▸ **Exercise aim**
Return all of the lines below exactly as they are.

▸ **Source data**
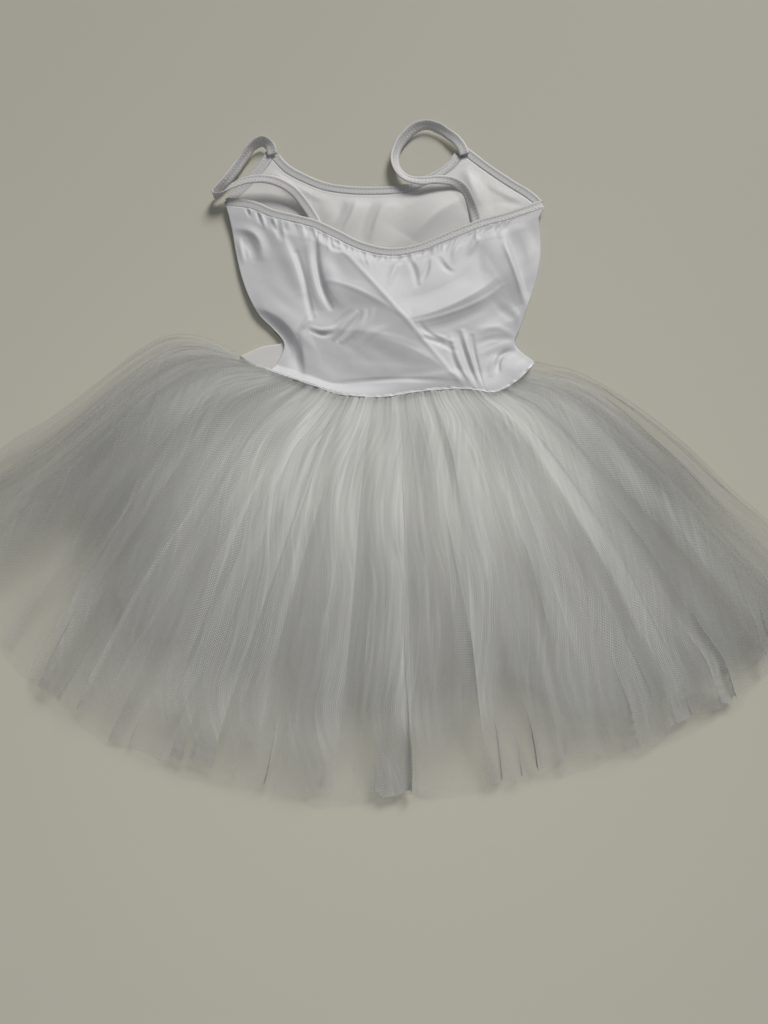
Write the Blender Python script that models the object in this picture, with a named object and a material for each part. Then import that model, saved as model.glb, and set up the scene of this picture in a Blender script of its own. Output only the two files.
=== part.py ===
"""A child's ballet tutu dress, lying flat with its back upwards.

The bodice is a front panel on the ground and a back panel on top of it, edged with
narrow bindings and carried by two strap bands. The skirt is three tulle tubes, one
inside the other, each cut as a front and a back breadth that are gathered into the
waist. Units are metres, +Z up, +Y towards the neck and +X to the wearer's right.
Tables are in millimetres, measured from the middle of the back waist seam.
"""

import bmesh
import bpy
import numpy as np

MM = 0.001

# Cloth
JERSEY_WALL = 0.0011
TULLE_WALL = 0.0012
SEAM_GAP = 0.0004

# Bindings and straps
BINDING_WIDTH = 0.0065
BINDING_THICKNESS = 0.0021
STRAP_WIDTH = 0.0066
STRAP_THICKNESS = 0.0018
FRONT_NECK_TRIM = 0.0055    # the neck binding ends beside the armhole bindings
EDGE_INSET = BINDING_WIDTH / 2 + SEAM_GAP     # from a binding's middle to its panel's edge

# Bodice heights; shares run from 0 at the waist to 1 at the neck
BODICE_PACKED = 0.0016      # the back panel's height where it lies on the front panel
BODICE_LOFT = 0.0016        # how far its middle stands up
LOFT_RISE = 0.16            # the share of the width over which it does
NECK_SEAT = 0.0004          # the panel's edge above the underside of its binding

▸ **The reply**
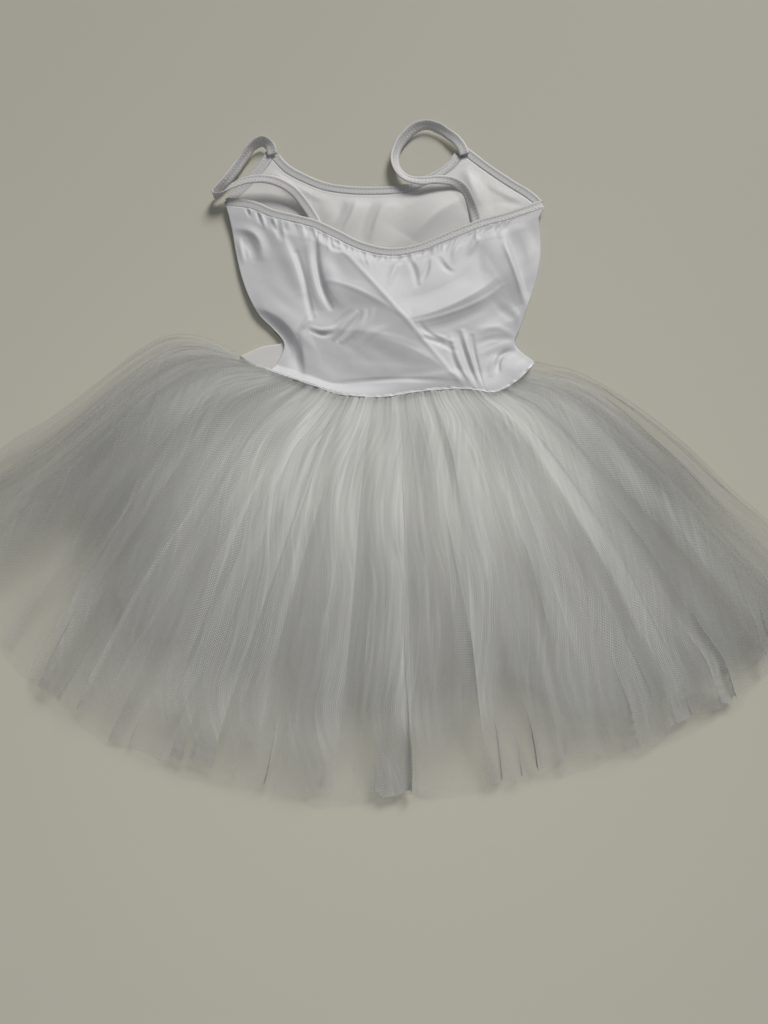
Write the Blender Python script that models the object in this picture, with a named object and a material for each part. Then import that model, saved as model.glb, and set up the scene of this picture in a Blender script of its own. Output only the two files.
=== part.py ===
"""A child's ballet tutu dress, lying flat with its back upwards.

The bodice is a front panel on the ground and a back panel on top of it, edged with
narrow bindings and carried by two strap bands. The skirt is three tulle tubes, one
inside the other, each cut as a front and a back breadth that are gathered into the
waist. Units are metres, +Z up, +Y towards the neck and +X to the wearer's right.
Tables are in millimetres, measured from the middle of the back waist seam.
"""

import bmesh
import bpy
import numpy as np

MM = 0.001

# Cloth
JERSEY_WALL = 0.0011
TULLE_WALL = 0.0012
SEAM_GAP = 0.0004

# Bindings and straps
BINDING_WIDTH = 0.0065
BINDING_THICKNESS = 0.0021
STRAP_WIDTH = 0.0066
STRAP_THICKNESS = 0.0018
FRONT_NECK_TRIM = 0.0055    # the neck binding ends beside the armhole bindings
EDGE_INSET = BINDING_WIDTH / 2 + SEAM_GAP     # from a binding's middle to its panel's edge

# Bodice heights; shares run from 0 at the waist to 1 at the neck
BODICE_PACKED = 0.0016      # the back panel's height where it lies on the front panel
BODICE_LOFT = 0.0016        # how far its middle stands up
LOFT_RISE = 0.16            # the share of the width over which it does
NECK_SEAT = 0.0004          # the panel's edge above the underside of its binding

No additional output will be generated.